***** RECORDS FOR THIS EXERCISE

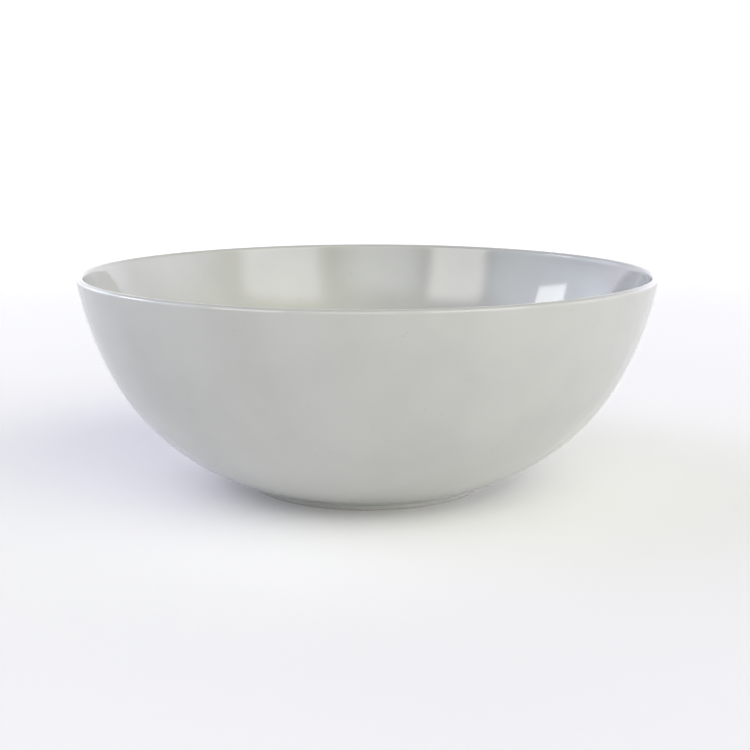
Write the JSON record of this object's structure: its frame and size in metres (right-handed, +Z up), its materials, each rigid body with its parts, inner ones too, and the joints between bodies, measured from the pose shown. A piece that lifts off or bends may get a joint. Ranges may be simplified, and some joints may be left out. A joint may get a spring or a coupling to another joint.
{
  "type": "serving bowl",
  "caption": "Wide round serving bowl in glossy light grey-white glazed ceramic, with a thin rounded lip, a smooth curved wall and a low foot ring.",
  "frame": {"origin": "centre of the circle on which the foot ring stands", "axes": "+Z up along the bowl's axis of revolution; X and Y are any two square directions across it"},
  "size_m": [0.25, 0.25, 0.094],
  "materials": {
    "glaze": "gloss"
  },
  "bodies": {
    "root": {"bowl": "glaze"}
  },
  "joints": []
}
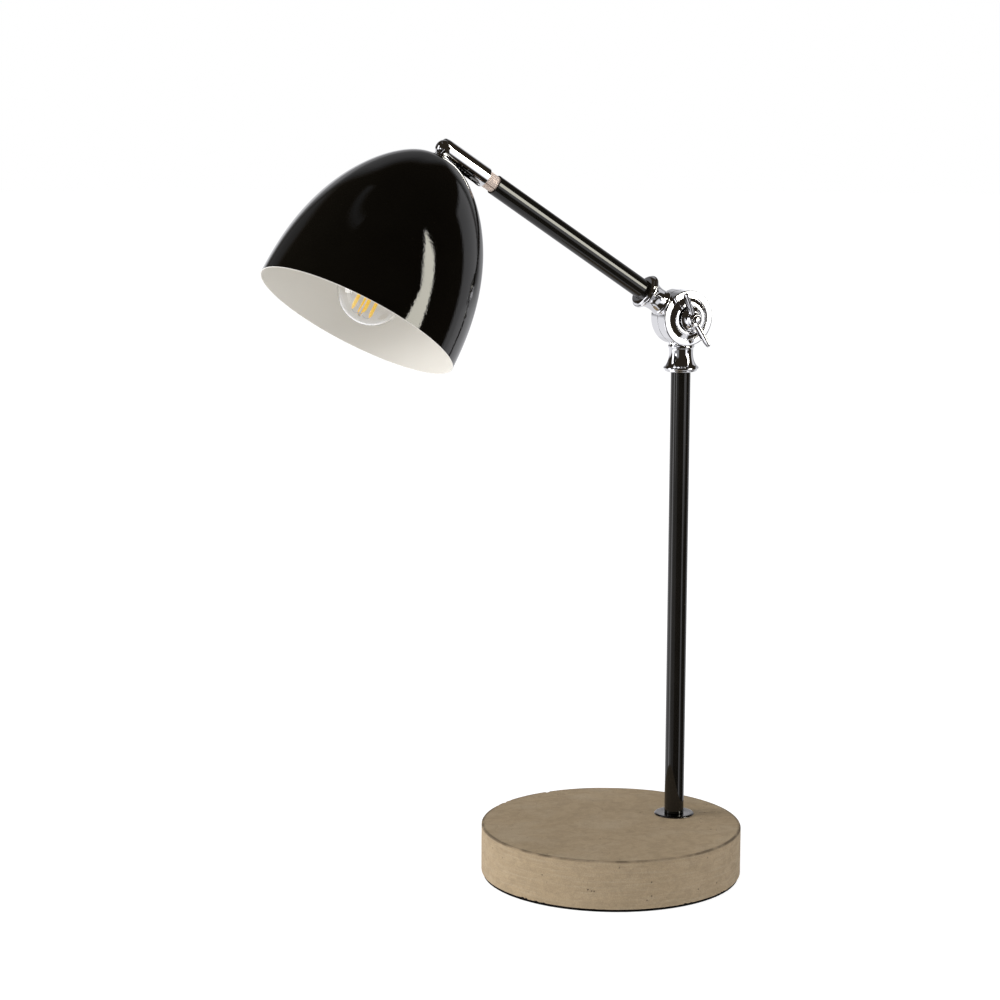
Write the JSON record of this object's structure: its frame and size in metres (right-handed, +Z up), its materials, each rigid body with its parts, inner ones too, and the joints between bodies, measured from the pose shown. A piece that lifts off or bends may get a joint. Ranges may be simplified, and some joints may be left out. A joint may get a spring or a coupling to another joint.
{
  "type": "adjustable table lamp",
  "caption": "Desk lamp with a concrete disc base, a black steel pole, a wing-nut elbow, a tilting arm and a gloss black dome shade on a slotted ball swivel.",
  "frame": {"origin": "centre of the round base's underside, on the felt that the lamp rests on", "axes": "+Z up along the pole; the arm reaches over the base towards -X; the elbow's axis is Y with its wing nut on the -Y side"},
  "size_m": [0.3488, 0.18, 0.5107],
  "materials": {
    "felt": "matt pressed felt",
    "concrete": "cast concrete, dry and lightly worn",
    "rubber": "matt",
    "dark_nickel": "polished black nickel",
    "steel": "zinc plated",
    "black_enamel": "gloss black enamel, warm white inside the shade",
    "chrome": "mirror polished",
    "brushed_nickel": "turned satin nickel",
    "brass": "turned",
    "friction_fibre": "pressed fibre",
    "white_plastic": "satin moulded",
    "black_insulator": "vitrite",
    "clear_glass": "clear",
    "phosphor": "silicone with yellow phosphor"
  },
  "bodies": {
    "stand": {"felt_pad": "felt", "concrete_base": "concrete", "cable_grommet": "rubber", "foot_plate": "dark_nickel", "foot_threaded_tube": "steel", "foot_washer": "steel", "foot_lock_washer": "steel", "foot_nut": "steel", "pole_tube": "black_enamel", "pole_knuckle": "chrome", "friction_disc": "friction_fibre", "pivot_bolt": "chrome", "thrust_washer": "chrome", "spring_washer": "steel"},
    "nut": {"wing_nut": "chrome"},
    "arm": {"arm_knuckle": "chrome", "arm_tube": "black_enamel", "swivel_collar": "brushed_nickel"},
    "head": {"swivel_sleeve": "chrome", "ball_spring": "steel", "ball_seat": "brass"},
    "ball": {"swivel_ball": "chrome"},
    "shade": {"stem_flange": "chrome", "shade_shell": "black_enamel", "shade_lock_washer": "steel", "shade_nut": "steel", "holder_cap": "white_plastic", "holder_barrel": "white_plastic", "holder_screw_shell": "brass", "holder_contact": "brass", "bulb_glass": "clear_glass", "bulb_cap": "brushed_nickel", "bulb_insulator": "black_insulator", "bulb_contact": "steel", "bulb_stem": "clear_glass", "filament_ring_low": "steel", "filament_ring_high": "steel", "filament_1": "phosphor", "filament_2": "phosphor", "filament_3": "phosphor", "filament_4": "phosphor"}
  },
  "joints": [
    {"name": "arm_tilt", "type": "hinge", "parent": "stand", "child": "arm", "pos_m": [0.0512, 0, 0.386], "axis": [0, 1, 0], "range_deg": [-65, 50]},
    {"name": "wing_nut_turn", "type": "hinge", "parent": "stand", "child": "nut", "pos_m": [0.0512, 0, 0.386], "axis": [0, -1, 0], "range_deg": [0, 360]},
    {"name": "head_swivel", "type": "hinge", "parent": "arm", "child": "head", "pos_m": [-0.13037, 0, 0.50391], "axis": [-0.8387, 0, 0.5446], "range_deg": [-150, 150]},
    {"name": "shade_tilt", "type": "hinge", "parent": "head", "child": "ball", "pos_m": [-0.13037, 0, 0.50391], "axis": [-0.0569, 0.9945, -0.0877], "range_deg": [0, 85]},
    {"name": "shade_spin", "type": "hinge", "parent": "ball", "child": "shade", "pos_m": [-0.13037, 0, 0.50391], "axis": [-0.5417, -0.1045, -0.8341], "range_deg": [-170, 170]}
  ]
}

**********

WHAT TO DO:
Reproduce the records word for word.

EXPECTED OUTPUT:
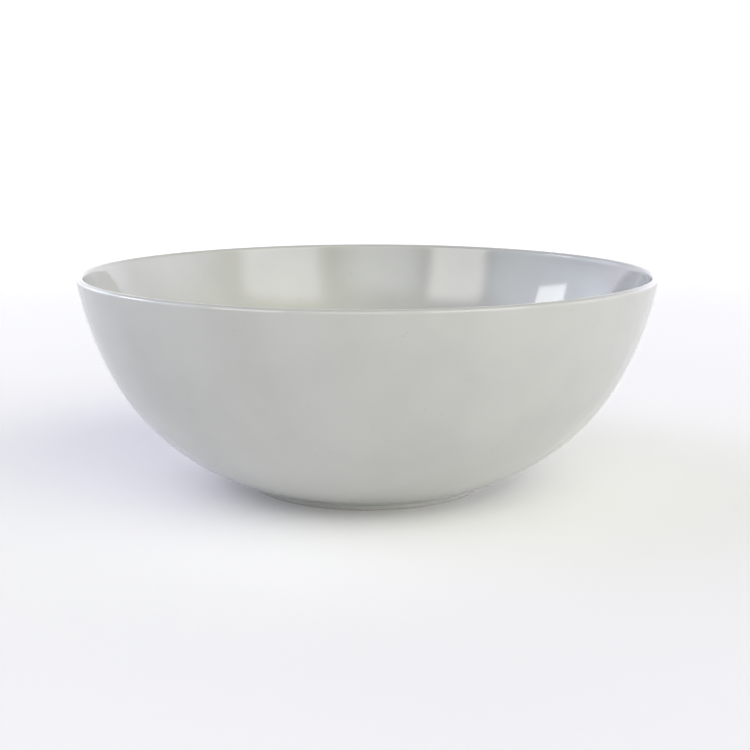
Write the JSON record of this object's structure: its frame and size in metres (right-handed, +Z up), its materials, each rigid body with its parts, inner ones too, and the joints between bodies, measured from the pose shown. A piece that lifts off or bends may get a joint. Ranges may be simplified, and some joints may be left out. A joint may get a spring or a coupling to another joint.
{
  "type": "serving bowl",
  "caption": "Wide round serving bowl in glossy light grey-white glazed ceramic, with a thin rounded lip, a smooth curved wall and a low foot ring.",
  "frame": {"origin": "centre of the circle on which the foot ring stands", "axes": "+Z up along the bowl's axis of revolution; X and Y are any two square directions across it"},
  "size_m": [0.25, 0.25, 0.094],
  "materials": {
    "glaze": "gloss"
  },
  "bodies": {
    "root": {"bowl": "glaze"}
  },
  "joints": []
}
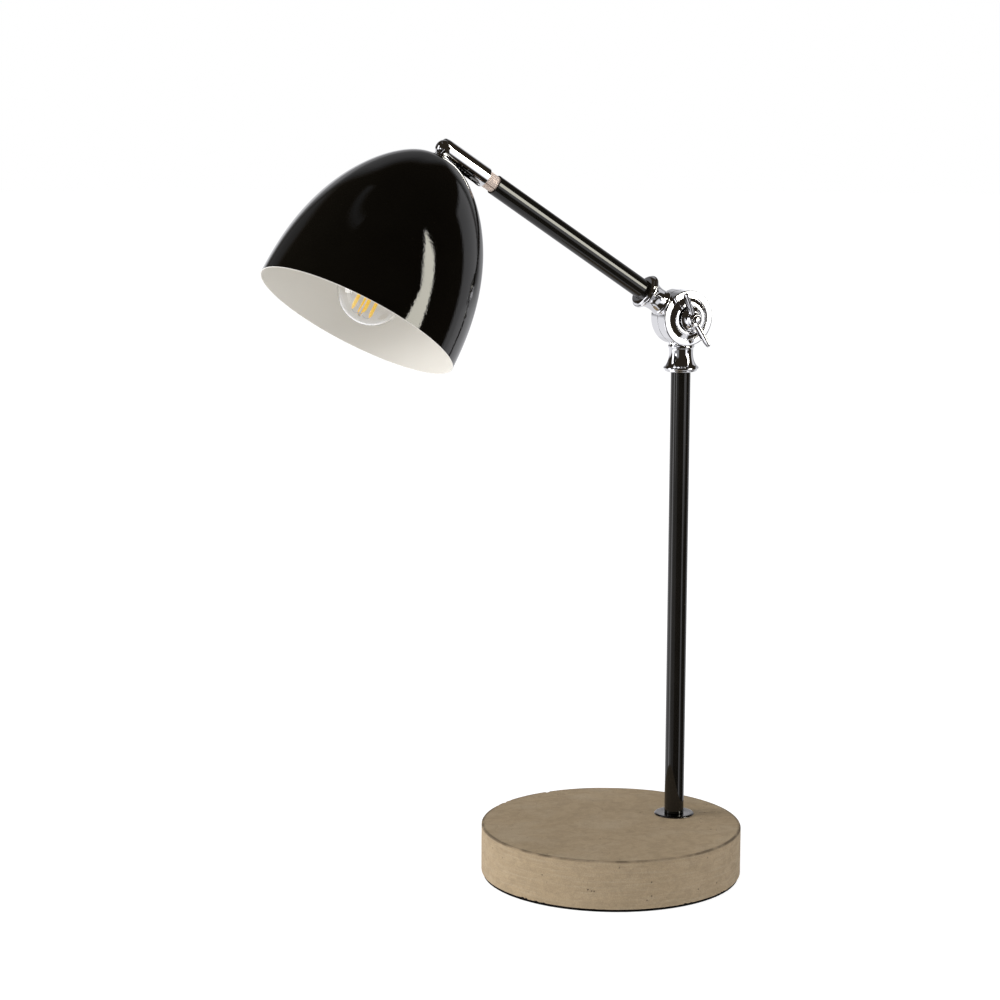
Write the JSON record of this object's structure: its frame and size in metres (right-handed, +Z up), its materials, each rigid body with its parts, inner ones too, and the joints between bodies, measured from the pose shown. A piece that lifts off or bends may get a joint. Ranges may be simplified, and some joints may be left out. A joint may get a spring or a coupling to another joint.
{
  "type": "adjustable table lamp",
  "caption": "Desk lamp with a concrete disc base, a black steel pole, a wing-nut elbow, a tilting arm and a gloss black dome shade on a slotted ball swivel.",
  "frame": {"origin": "centre of the round base's underside, on the felt that the lamp rests on", "axes": "+Z up along the pole; the arm reaches over the base towards -X; the elbow's axis is Y with its wing nut on the -Y side"},
  "size_m": [0.3488, 0.18, 0.5107],
  "materials": {
    "felt": "matt pressed felt",
    "concrete": "cast concrete, dry and lightly worn",
    "rubber": "matt",
    "dark_nickel": "polished black nickel",
    "steel": "zinc plated",
    "black_enamel": "gloss black enamel, warm white inside the shade",
    "chrome": "mirror polished",
    "brushed_nickel": "turned satin nickel",
    "brass": "turned",
    "friction_fibre": "pressed fibre",
    "white_plastic": "satin moulded",
    "black_insulator": "vitrite",
    "clear_glass": "clear",
    "phosphor": "silicone with yellow phosphor"
  },
  "bodies": {
    "stand": {"felt_pad": "felt", "concrete_base": "concrete", "cable_grommet": "rubber", "foot_plate": "dark_nickel", "foot_threaded_tube": "steel", "foot_washer": "steel", "foot_lock_washer": "steel", "foot_nut": "steel", "pole_tube": "black_enamel", "pole_knuckle": "chrome", "friction_disc": "friction_fibre", "pivot_bolt": "chrome", "thrust_washer": "chrome", "spring_washer": "steel"},
    "nut": {"wing_nut": "chrome"},
    "arm": {"arm_knuckle": "chrome", "arm_tube": "black_enamel", "swivel_collar": "brushed_nickel"},
    "head": {"swivel_sleeve": "chrome", "ball_spring": "steel", "ball_seat": "brass"},
    "ball": {"swivel_ball": "chrome"},
    "shade": {"stem_flange": "chrome", "shade_shell": "black_enamel", "shade_lock_washer": "steel", "shade_nut": "steel", "holder_cap": "white_plastic", "holder_barrel": "white_plastic", "holder_screw_shell": "brass", "holder_contact": "brass", "bulb_glass": "clear_glass", "bulb_cap": "brushed_nickel", "bulb_insulator": "black_insulator", "bulb_contact": "steel", "bulb_stem": "clear_glass", "filament_ring_low": "steel", "filament_ring_high": "steel", "filament_1": "phosphor", "filament_2": "phosphor", "filament_3": "phosphor", "filament_4": "phosphor"}
  },
  "joints": [
    {"name": "arm_tilt", "type": "hinge", "parent": "stand", "child": "arm", "pos_m": [0.0512, 0, 0.386], "axis": [0, 1, 0], "range_deg": [-65, 50]},
    {"name": "wing_nut_turn", "type": "hinge", "parent": "stand", "child": "nut", "pos_m": [0.0512, 0, 0.386], "axis": [0, -1, 0], "range_deg": [0, 360]},
    {"name": "head_swivel", "type": "hinge", "parent": "arm", "child": "head", "pos_m": [-0.13037, 0, 0.50391], "axis": [-0.8387, 0, 0.5446], "range_deg": [-150, 150]},
    {"name": "shade_tilt", "type": "hinge", "parent": "head", "child": "ball", "pos_m": [-0.13037, 0, 0.50391], "axis": [-0.0569, 0.9945, -0.0877], "range_deg": [0, 85]},
    {"name": "shade_spin", "type": "hinge", "parent": "ball", "child": "shade", "pos_m": [-0.13037, 0, 0.50391], "axis": [-0.5417, -0.1045, -0.8341], "range_deg": [-170, 170]}
  ]
}